Will Marshall, president and co-founder of the Progressive Policy Institute, believes the governing party has a natural advantage on foreign policy and security. But he also says the Democrats bear much of the blame for a lack of credibility on these issues. They seem to have lost interest in national security since the end of the cold war.

"They tended to cede that issue to the Republicans for at least two decades, maybe longer," adds Mr. Marshall. "Republicans have generally been seen as the party of national strength and resolve when it comes to facing foreign threats."

Peter Beinart, editor of "The New Republic" magazine, says that was not always the case. In a much-debated article he calls on Democrats to return to the bold, muscular foreign policy they adopted at the dawn of the cold war. In 1947, after the attempted communist takeover of Greece, Democratic president Harry Truman announced the doctrine of containment of Soviet expansion. In 1960 another Democratic candidate, John F. Kennedy, ran a successful presidential campaign on a tough security policy.

In Mr. Beinart's view the Democrats had a chance to win on that issue again because of what he sees as the Bush administration's failures in the war on terrorism and the conflict in Iraq. But, he says, Mr. Kerry did not distance himself sufficiently from the anti-war left that opposes any use of American force abroad. Peter Beinart believes such pacifism has little traction with the American voters after the 9-11 attacks.

"There cannot be a knee-jerk liberal opposition to the use of American military power," says Mr. Beinart. "American military power can be an inevitable and necessary part of the war on terror maybe not the single biggest part, but a part nonetheless."

Peter Beinart says Democrats should model their security policy on the Truman and Kennedy approach: a combination of military resolve, economic assistance and public diplomacy.

Cliff Kupchan, vice-president of the Nixon Center, points out that in 2004 the Democrats did quite well in gubernatorial and state legislature elections. Their candidates won in some states that voted overwhelmingly for George W. Bush. Mr. Kupchan believes the next presidential candidate should come from the ranks of those so-called heartland Democrats.

Mr.

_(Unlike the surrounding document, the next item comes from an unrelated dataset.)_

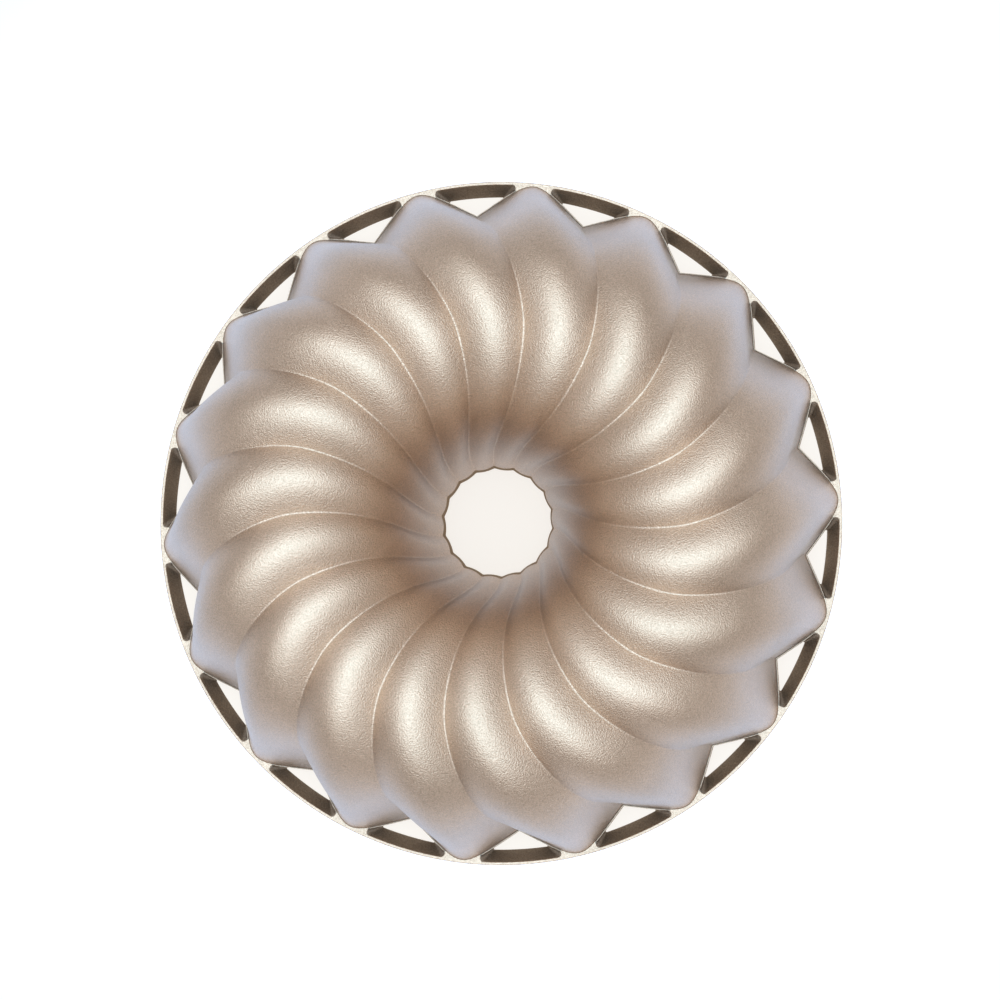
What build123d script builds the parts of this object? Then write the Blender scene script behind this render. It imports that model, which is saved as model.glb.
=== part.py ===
from build123d import *

import os
from collections import namedtuple
from math import cos, radians, sin, tan

# Fluted ring cake pan, cast in aluminium. It lies mouth down on z = 0, with the crest upwards.
# Lengths are in millimetres and angles in degrees. The axis of the pan is Z.

# Driving dimensions
FLUTES = 18
FIRST_NOTCH = 13.9        # angle from +X of the first notch between two flutes
RIM_RADIUS = 130.0        # outside of the ring at the mouth
RIM_THICKNESS = 5.0       # height of the ring
RIM_TOP_WIDTH = 1.2       # flat top of the ring, at its outer edge
RIM_FOOT_WIDTH = 5.3      # width of the ring on the table, because its inner face slopes
WALL = 3.0                # casting thickness
LEDGE = 0.4               # step between the foot of a flute and the window beside it
LINING = 0.4              # release coating, drawn thicker than the real film
LINING_STOP = 0.5         # height above the table at which the coating stops
SECTION_SAG = 0.75        # height of a cubic's middle over the height of its two handles

# One row of control points crosses a flute, from its crease to the next crease.
# radius, height, turn: the crease. lean: way the flute bulges, from 0 outwards to 180 inwards.
# bulge: height of the handles above the chord. flank: slope of the flute's sides to the chord.
# skew: shift of both handles along the chord, which leans the flute towards one side.
Row = namedtuple("Row", "radius height turn lean bulge flank skew")

SKIRT_ROWS = (
    Row(116.6, RIM_THICKNESS, 0.0, 0.0, 18.4, 40.0, 0.0),
    Row(107.0, 33.5, -1.6, 0.0, 13.8, 38.0, -0.3),
    Row(112.0, 77.0, -5.7, 68.0, 14.0, 41.0, -0.3),
    Row(82.0, 81.6, -14.0, 90.0, 8.5, 37.0, -0.5),
)
TUBE_ROWS = (
    Row(52.5, 80.6, -18.3, 90.0, 5.4, 35.0, -1.0),
    Row(30.2, 70.0, -18.2, 139.0, 0.8, 37.0, 0.0),
    Row(31.5, 42.8, -1.1, 175.0, 4.5, 28.0, 0.0),
    Row(20.4, 2.0, 0.0, 180.0, 0.5, 12.0, 0.0),
)

PITCH = 360.0 / FLUTES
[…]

Kupchan says, "my view and my hope is that we are going to get out and reach out to the young Democratic governors who are out there and who, I think, get it who get the need to articulate a Democratic vision on national security. I definitely think that in the next election we will have a very different set of ideas."

John Halpin, director of research at the Center for American Progress, says the Democrats have lots of ideas on how to fight terrorism and protect America. But making security a principle of the party will require still more intellectual and political effort.

"The party needs to elevate these ideas to the core of its think tanks," says Mr. Halpin. "We need a lot of academic support on this. We need young people deciding to study and enter the military, to understand weapons programs and do dramatic work in the Middle East. It's a pretty broad need in the larger progressive infrastructure."

In other words, a lot needs to be done before the Democrats can call themselves the party of strength and security. But that will be needed to compete effectively in the mid-term elections of 2006 and the presidential contest of 2008. As long as the terrorist threat continues, say political analysts, Americans will want to be sure their leader has both the resolve and the means to protect them and their families.